Alvaro Herrera wrote:
>
> Yes, I did follow it (you mean XMAX_IS_XMIN, right? I suppose no tuple
> can really have Cmin == Cmax). I'm not claiming I understood it fully
> though. But as you see, since the assumption is not valid we have to
> drop the idea and put back the Xmax as a field on its own on
> HeapTupleHeader (which is what I had done before Bruce persuaded me not
> to). I don't really like this idea but I don't see other way out.
>
> A couple of days ago I was going to propose putting Xmax as a separate
> field only as needed, in a way similar to the way Oid is handled ---
> thus we would enlarge the tuple if and only if the creating transaction
> deletes it. This would be nice because one would expect that there are
> not that many tuples created and deleted by the same transaction, so
> we'd localize the inefficiency of storing both fields (Cmin and Xmax)
> only on tuples that need it.
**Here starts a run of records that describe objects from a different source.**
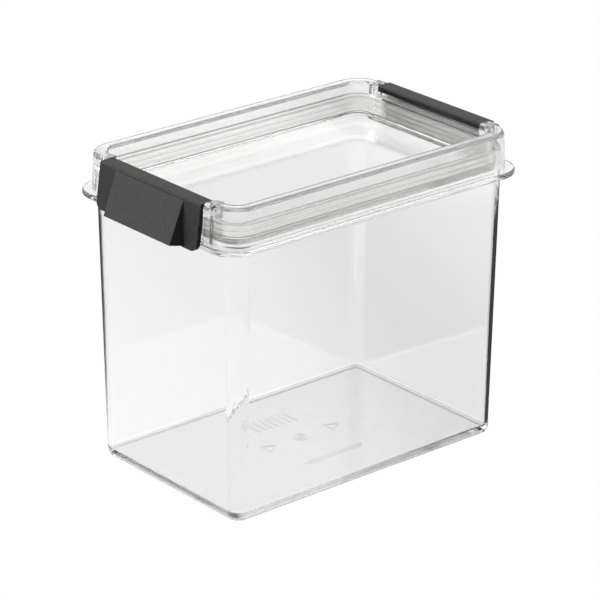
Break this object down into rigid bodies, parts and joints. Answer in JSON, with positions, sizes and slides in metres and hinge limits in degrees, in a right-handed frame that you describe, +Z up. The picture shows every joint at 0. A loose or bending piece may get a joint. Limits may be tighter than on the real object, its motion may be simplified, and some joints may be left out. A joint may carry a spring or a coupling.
{
  "type": "food canister",
  "caption": "Rectangular clear plastic food canister with a recessed stacking lid, a silicone seal and hinged black snap clips at both ends.",
  "frame": {"origin": "middle of the base, on the surface that the canister stands on", "axes": "+X along the long side towards the right clip, +Y across, +Z up"},
  "size_m": [0.1884, 0.1148, 0.1504],
  "materials": {
    "clear_body": "clear moulded styrene plastic, polished mould",
    "clear_lid": "clear moulded styrene plastic, polished mould",
    "silicone": "milky translucent silicone",
    "black_clip": "fine-textured moulded black plastic"
  },
  "bodies": {
    "canister": {"canister_body": "clear_body"},
    "lid": {"lid": "clear_lid", "seal_ring": "silicone"},
    "clip_left": {"clip_left": "black_clip"},
    "clip_right": {"clip_right": "black_clip"}
  },
  "joints": [
    {"name": "lid_lift", "type": "slide", "parent": "canister", "child": "lid", "axis": [0, 0, 1], "range_m": [0, 0.06]},
    {"name": "clip_left_hinge", "type": "hinge", "parent": "lid", "child": "clip_left", "pos_m": [-0.08093, 0, 0.1478], "axis": [0, 1, 0], "range_deg": [0, 110]},
    {"name": "clip_right_hinge", "type": "hinge", "parent": "lid", "child": "clip_right", "pos_m": [0.08093, 0, 0.1478], "axis": [0, -1, 0], "range_deg": [0, 110]}
  ]
}
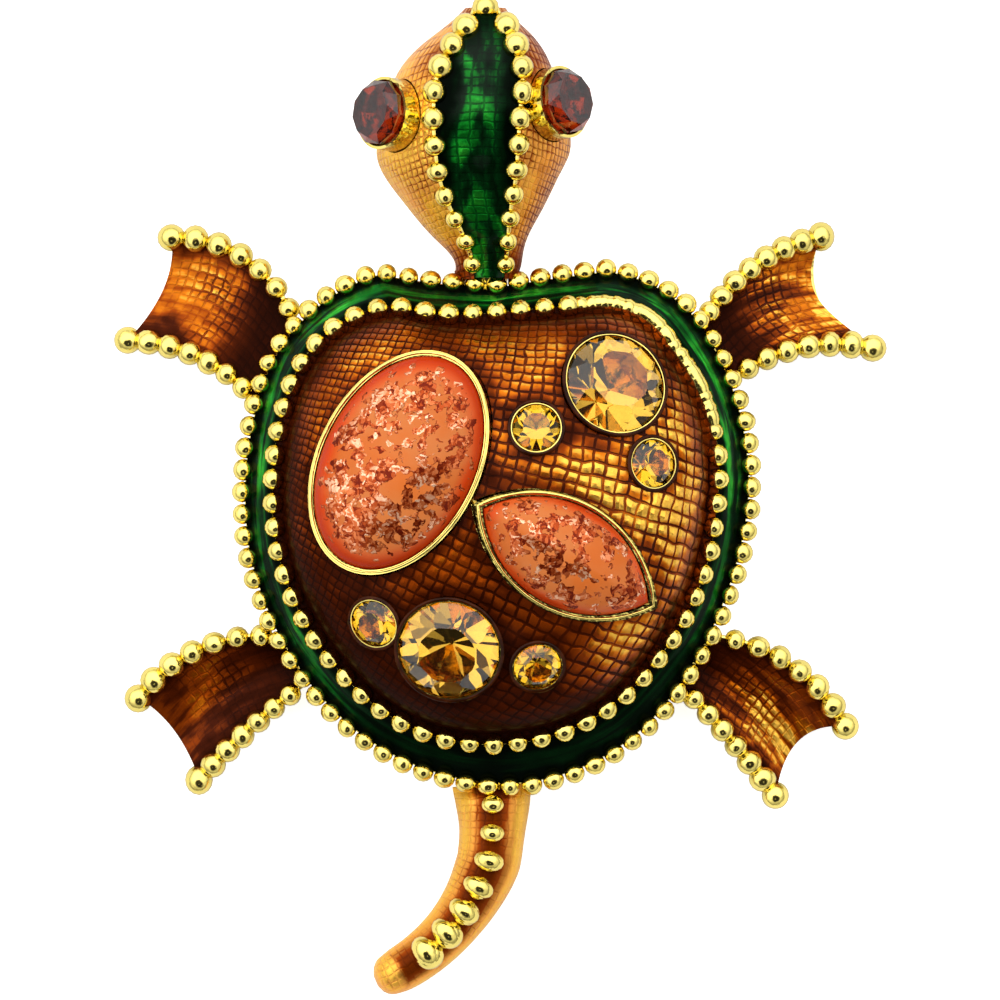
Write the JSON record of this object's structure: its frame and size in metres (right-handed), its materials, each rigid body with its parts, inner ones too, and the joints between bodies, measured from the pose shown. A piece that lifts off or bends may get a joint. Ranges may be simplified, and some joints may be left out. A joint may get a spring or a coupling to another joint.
{
  "type": "turtle brooch",
  "caption": "Turtle-shaped brooch with an enamelled, domed shell, beaded edges, set glass stones and a pin on its back.",
  "frame": {"origin": "on the table below the middle of the brooch's box, with the brooch lying on its back", "axes": "+Z out of the front of the brooch, +Y towards the turtle's head, +X to the right seen from the front"},
  "size_m": [0.0494, 0.064, 0.014],
  "materials": {
    "gilt_metal": "polished gilding with dark hollows",
    "pin_metal": "plain gilding",
    "amber_enamel": "glossy clear amber enamel over cross-hatched metal",
    "green_enamel": "glossy clear dark green enamel over metal",
    "foil_glass": "smooth domed glass with crinkled copper foil flakes",
    "champagne_glass": "faceted glass over foil",
    "honey_glass": "faceted glass over foil",
    "smoky_glass": "faceted dark glass over foil"
  },
  "bodies": {
    "root": {"casting": "gilt_metal", "shell_enamel": "amber_enamel", "rim_enamel": "green_enamel", "head_crown_enamel": "green_enamel", "head_enamel_left": "amber_enamel", "head_enamel_right": "amber_enamel", "flipper_enamel_front_left": "amber_enamel", "flipper_enamel_front_right": "amber_enamel", "flipper_enamel_rear_left": "amber_enamel", "flipper_enamel_rear_right": "amber_enamel", "tail_enamel": "amber_enamel", "oval_cabochon": "foil_glass", "marquise_cabochon": "foil_glass", "large_stone_front": "champagne_glass", "large_stone_rear": "champagne_glass", "small_stone_1": "honey_glass", "small_stone_2": "honey_glass", "small_stone_3": "honey_glass", "small_stone_4": "honey_glass", "eye_stone_left": "smoky_glass", "eye_stone_right": "smoky_glass", "pin_back": "pin_metal"}
  },
  "joints": []
}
While I was writing the proposal I
> realised that it'd mean enlarging tuples that are already on disk, and
> there's no way we can do that.

I have read the archives and I think understand the issue. Before
subtransactions, the only transaction that could see and hence delete a
tuple created by an open transaction was the transaction itself, and to
keep the cmin and cmax, we created a separate tuple bit which indicated
the xmin and xmax were the same.

With subtransactions, other xids (subtransaction ids) can see and delete
tuples created by earlier parts of the main transaction, and the tuple
bit cmin=cmax doesn't work.

So, we need a way to record the xmin and xmax while keeping cmin and
cmax in the tuple header. My idea is for subtransactions to create
additional xid's that represent the opposite of the commit state for
changing tuples created by earlier subtransactions.

BEGIN; xid=1
INSERT a;
BEGIN; xid=2
INSERT b;
DELETE a; xid=3
COMMIT;
COMMIT;

When "DELETE a" happens, we remove the xmin=1 from the tuple header and
replace it with xmin=3. xid=3 will be marked as committed if xid2
aborts, and will be marked as aborted if xid3 commits.

So, if xid2 aborts, the insert of xid1 should be honored, and xid3 is
marked as committed, and the opposite if xid2 commits.

We would have to use pg_subtrans so these phantom xids could point to
the base xid and a list would have to be maintained so higher-level
subtransactions aborting would trigger changes in these phantom xids,
that is, if xid1 aborts, xid2 should abort as well.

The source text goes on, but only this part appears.